Poe had made an excellent impression on his superiors. Lieutenant Howard wrote a letter of recommendation stating that his habits were “good and entirely free from drinking.” Other officers wrote a similar letters to the Academy, asserting that the young soldier was “highly worthy of confidence,” “highly praiseworthy and deserving of confidence,” “free of bad habits,” and would follow the responsibilities of a cadet “studiously and faithfully.” Allan himself wrote an appallingly cold letter on Poe’s behalf that fell into the “with friends like these…” category. He made a point of stating that "the youth" “is no relation to me whatever” and that he had only interested himself in the young man because “every Man is my care, if he be in distress.” This ungenerous letter—written by someone who had raised “the youth” from infancy—alone does much to excuse Poe’s resentful attitude toward the man he once called “Pa.”

Unfortunately, Poe’s attempts at finding a substitute did not go smoothly. Under normal circumstances, he could, with the permission of his commanding officer, pay a bounty of $12 to the first man who had enlisted after he filed the request to be discharged, or deliver a larger bounty to any other man who was deemed acceptable. However, when Poe applied for his discharge, his superiors were all away on other business, forcing him to pay a bounty of $75. He paid $25 in cash, and wrote a note for the remainder.

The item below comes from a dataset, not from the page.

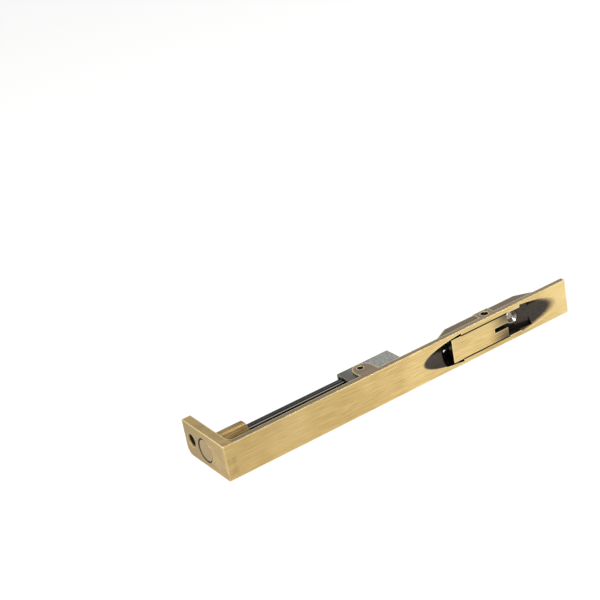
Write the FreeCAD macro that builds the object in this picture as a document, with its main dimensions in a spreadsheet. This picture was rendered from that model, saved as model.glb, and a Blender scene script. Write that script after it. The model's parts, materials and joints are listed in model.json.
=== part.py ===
"""Lever-action flush bolt: a face casting with a flip lever, a drive link and a sliding rod bolt.

The bolt lies on its long side. X runs along the face plate from the flange, Y runs from the
show face to the back, Z runs across the plate's width.
"""
import FreeCAD, Part
import os
import Sketcher

doc = FreeCAD.newDocument("FlushBolt")
sheet = doc.addObject("Spreadsheet::Sheet", "Sizes")

SIZES = {
    # how far a cutter runs past a face, and how far two cutters overlap
    "run_past": 1.0, "overlap": 0.01,
    # face casting
    "plate_length": 225.0, "plate_width": 20.0, "plate_thick": 3.3,
    "flange_depth": 41.0, "flange_thick": 5.3, "flange_corner": 4.5, "root_fillet": 3.5,
    "worn_edge": 0.4,
    "screw_hole": 4.4, "screw_head": 8.0, "screw_sink": 2.2, "flange_screw_depth": 34.5,
    "ear_start": 86.3, "ear_span": 11.7, "ear_height": 14.5, "ear_thick": 3.0,
    "guide_start": 5.3, "guide_depth": 10.6, "guide_dia": 3.5, "guide_recess": 1.0,
    "house_start": 136.4, "house_end": 206.3, "house_depth": 9.0,
    "house_rise": 10.1, "house_fall": 11.3, "house_inset": 0.4, "boss_span": 10.0,
    # finger recess
    "recess_centre": 170.8, "recess_half": 47.9, "recess_radius": 9.4,
    "finger_start": 138.5, "finger_end": 150.5, "well_end": 184.0, "well_wall": 3.0,
    "well_floor": 1.0, "slope_floor": 1.3,
    "link_way": 3.4, "link_way_start": 140.0, "link_way_depth": 4.3,
    "pad_end": 191.5, "landing_end": 199.5, "landing_deep": 7.45, "landing_slope": 0.249,
    "pad_screw": 189.5, "pad_boss": 10.0, "pad_boss_depth": 11.0, "sink_lift": 0.5,
    # lever
    "lever_start": 143.8, "lever_length": 38.4, "lever_thick": 3.3, "lever_gap": 0.2,
    "notch_length": 9.2, "link_slot": 2.8,
    "pivot_across": 171.25, "pivot_depth": 5.04, "pivot_dia": 4.5, "pivot_recess": 1.0,
    "pivot_short": 0.3,
    "hub_radius": 4.7, "lobe_radius": 3.0, "crank_reach": 7.94, "crank_drop": 0.97,
    "crank_dia": 3.0, "crank_short": 0.5, "running_gap": 0.1,
    # drive link
    "link_thick": 2.4, "link_width": 5.0, "link_eye": 2.6, "link_pin_lead": 28.7,
    "link_pin_depth": 13.0, "link_pin_length": 5.8,
    # bolt and slide
    "bolt_depth": 20.0, "bolt_dia": 12.0, "bolt_length": 24.0, "bolt_gap": 0.4,
    "bolt_chamfer": 0.6, "rod_dia": 6.0, "spigot_dia": 4.0, "spigot_gap": 0.5,
    "channel_lap": 1.3, "channel_tail": 4.5, "channel_width": 8.2,
    "channel_wall": 1.0, "channel_front": 7.5, "channel_back": 24.2, "tab_thick": 1.5,
    "throw": 15.88, "block_gap": 4.2, "block_length": 4.0, "block_height": 9.9,
    "rivet_dia": 2.0, "rivet_grip": 1.1, "rivet_head": 3.4, "rivet_head_thick": 0.5,
}

for row, (alias, value) in enumerate(SIZES.items(), start=1):
    sheet.set(f"A{row}", alias)
    sheet.set(f"B{row}", str(value))
    sheet.setAlias(f"B{row}", alias)
doc.recompute()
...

Poe obtained his appointment to the Academy in the spring of 1830, and on June 28 passed the entrance examinations. Cadet life soon proved to be a surprise for him, and a most unpleasant one. Discipline was much stricter than anything he had previously experienced, his duties were monotonous, if not distasteful, and although he excelled academically, he found his studies unchallenging. What must have been most galling for a budding literary genius were the rules allowing cadets to visit the library only on Saturdays, when they could only check out one book “calculated to assist him in his class studies,” and forbidding them to “keep in his room any novel, poem, or other book not related to his studies.” He had fled one dead-end position for one that was quickly looking even deader.

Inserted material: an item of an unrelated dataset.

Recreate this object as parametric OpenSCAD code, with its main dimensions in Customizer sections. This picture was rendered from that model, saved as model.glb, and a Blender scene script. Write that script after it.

Poe doubtless found his new circumstances disagreeable, but he appears to have kept his troubles to himself for the first months of his cadetship. However, in January 1831, disaster struck. His substitute in the Army, Sergeant Samuel “Bully” Graves, to whom Poe owed money, (it is still disputed whether or not this loan related to the $75 bounty,) had sent John Allan a letter Poe had written Graves, contemptuously dismissing Allan as a brutal, drunken skinflint.

Allan, unsurprisingly, did not take this well. He had long been greatly dissatisfied with his increasingly uncongenial ward, and he took this opportunity to write Poe a letter announcing that he was washing his hands of the young man for good. Poe—who never did learn the First Rule of Holes (“when you’re in one, stop digging”)—responded with an equally bitter missive detailing every stored-up grievance he ever had with Allan—it was an impressive list—and announcing his decision to resign from the Academy, declaring he was too tired and too poor “to put up with the fatigues of this place.” Allan did not bother to reply, merely annotating the letter with the words, “I do not think the Boy has one good quality. He may do or act as he pleases.”

It was a supreme tragedy for both Poe and Allan—particularly, of course, for the former—that these two men had an uncanny genius for bringing out the worst in each other.

Poe carried through with his threat. He began deliberately missing parades and all other class formations. On January 23, the first record of disciplinary action against him appeared: He was arrested “for absenting himself from his academic duties.” On February 8, he was court-martialed for neglect of duty and disobedience of orders. Poe does not appear to have offered any real defense, and he was quickly found guilty and sentenced to be dismissed from the Academy effective March 6. This delayed dismissal was the work of the Superintendent, Colonel Sylvanus Thayer. Thayer was fond of the wayward cadet, and, as a final favor, arranged to keep him on the Academy roster long enough to earn sufficient pay to settle his debts. On February 19, he departed for New York City. He took with him the money he had on credit with the treasurer of the Academy—twenty-four cents.

He left West Point with one of the strangest legacies ever offered by a cadet. Before his departure he solicited subscriptions among his fellow students for a new edition of his poems. One hundred and thirty one cadets (out of a total of two hundred and thirty two) put up $1.25 each to cover the cost of publication. (This suggests Poe was hardly the forbidding, friendless outcast of popular imagination.) Soon after his arrival in New York, the volume—dedicated to “The U.S. Corps of Cadets”—appeared. It contained, among other now-famous poems, “To Helen,” “Israfel,” and "Irene" (later retitled, “The Sleeper.")

It was said many years later that when Poe’s former classmates read the book, they were outraged. They had given Poe their money expecting more of the little rhymes satirizing cadet life he had composed for their amusement. This “ridiculous doggerel” he produced instead, was, they proclaimed, a complete waste of their money.

Poe always did face tough audiences.

(Note: For anyone interested in further details of Poe’s Army period, William F. Hecker’s brief, but highly insightful book, “Private Perry and Mister Poe,” is the definitive work on this under-analyzed period of his life. Major Hecker--a West Point graduate and career military officer, as well as a literary scholar--was, very sadly, killed in action in Iraq in 2006. This Memorial Day post is particularly dedicated to him.)